06 - Tim, Manu, Tony, Finley, Bruce, Barry, Horry ( We definitely should have repeated that year)
05 - Manu was a beast, Tim was great as always, Horry fits in
03- a mix of young bloods and vets
04- they were ok.
07 - the roster wasnt that impressive but we still won alot of games
08- clearly the worst of the bunch, washed-up backup PG, Bonner and Horry were useless, Finley was slumping too much, we didnt really make our second-half push last season like we did in previous years.

#2!
01-21-2009, 03:18 AM
08- clearly the worst of the bunch, washed-up backup PG, Bonner and Horry were useless, Finley was slumping too much, we didnt really make our second-half push last season like we did in previous years.



Don't forget that our guys showed a lot of heart and ability to come up big in big games. They made it all the way to the conference finals despite one of their top players being injured. They got closer to repeating than any other post title year.

024
01-21-2009, 03:44 AM
spurs 09 team is better than the 08. duncan, ginobili, and parker don't show much signs of slowing down. bowen may be slower but i can't judge until the playoffs. thomas seems to be finally rounding into shape. horry is no longer on the team to shoot his 20%. bonner MAY be able to contribute in the playoffs. finley seems to be a bit better and in shape. spurs now have hill to replace vaughn and mason to replace barry. both were pretty non existent in the regular season. barry helped a little in the postseason but was powerless to carry the spur's bench with manu in the starting lineup. when the team develops as the new players get acquainted with the old, the spurs back court of parker/ginobili and hill/mason will be one of the best in the NBA. small forward position is fine for now. PF position is always strong with duncan. only thing left is for one of the centers to step up. hill/mason are also better defenders than vaughn and barry. defense is still the key.

Austin_Toros
01-21-2009, 04:06 AM
true, the spurs did struggle FOR A STRETCH- but only a stretch.
I think the frustration may be slightly exaggerated because the spurs didn't do anything drastic and managed to regain their winning ways...

mountainballer
01-21-2009, 05:41 AM
Believe it or not, i think the 2006 team was better than the 2005 team.

Even though we lost in the second round. :depressed

I think the slightly better team was the 2005 team.
but I also with all who think the 2006 team was better than the 2007 team.
if the Spurs have 10% of the luck they had 2007 in 2006, they don't even go 7 games against the Mavs and get the title.

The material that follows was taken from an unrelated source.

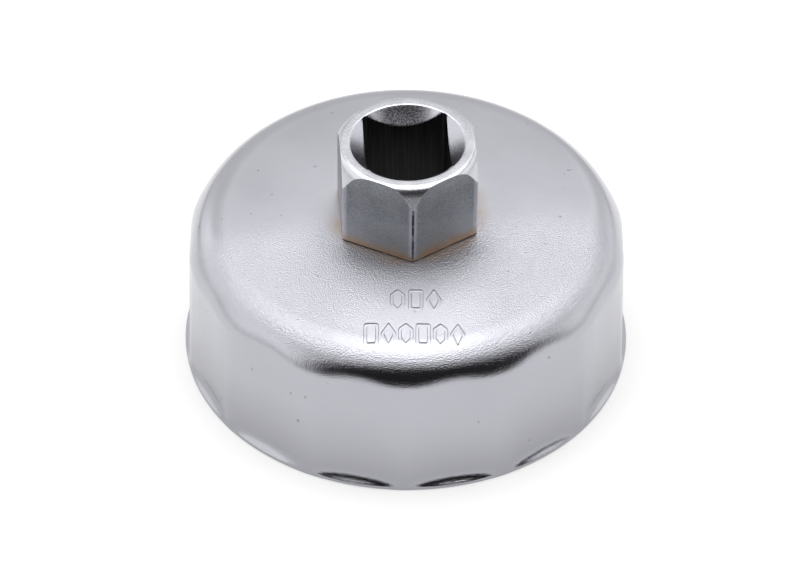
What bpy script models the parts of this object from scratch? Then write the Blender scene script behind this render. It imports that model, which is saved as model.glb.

I like the 2005 team more, because IMO it was more balanced when considering the players abilities. Horry did have his last real good PO run, Nazr and Rasho gave us great size up front, this big man rotation combined with their individual performances was IMO the best the Duncan era has seen. the WC finals against the Suns was probably the best PO series of the Spurs in all of their championship runs.

mrspurs
01-21-2009, 05:50 AM
Once again, we've had some great ball clubs. And we would still be considered legitimate contenders. But up in LA, they cheated with Gasol. They did the same thing in Boston bringing in All-Stars from all over. Since then every team in the league has been trying to adjust their rosters. Thank God for Timmy and Tony. And if Manu comes around to play like he used to. We will be fine. Fine enough to go all the way? Who knows just yet.

m33p0
01-21-2009, 06:05 AM
spurs had no bench last year and that got them killed come playoffs. still amazing when you consider they reached the WCF. this year, with mase and shifty, they are gonna make a killing.

urunobili
01-21-2009, 09:11 AM
what was our record and standing last year at this point? anyone knows?

m33p0
01-21-2009, 09:33 AM
what was our record and standing last year at this point? anyone knows?
28-13. year before that, 28-13. year before that... 28-13. year before that... 28-13.

i'm taking liberty at the records.

here's a better view by GSH.
http://www.spurstalk.com/forums/showthread.php?t=114892

galvatron3000
01-21-2009, 09:51 AM
Struggling is never the problem it's how you deal with it and whether you overcome it that matters, or how you overcome it.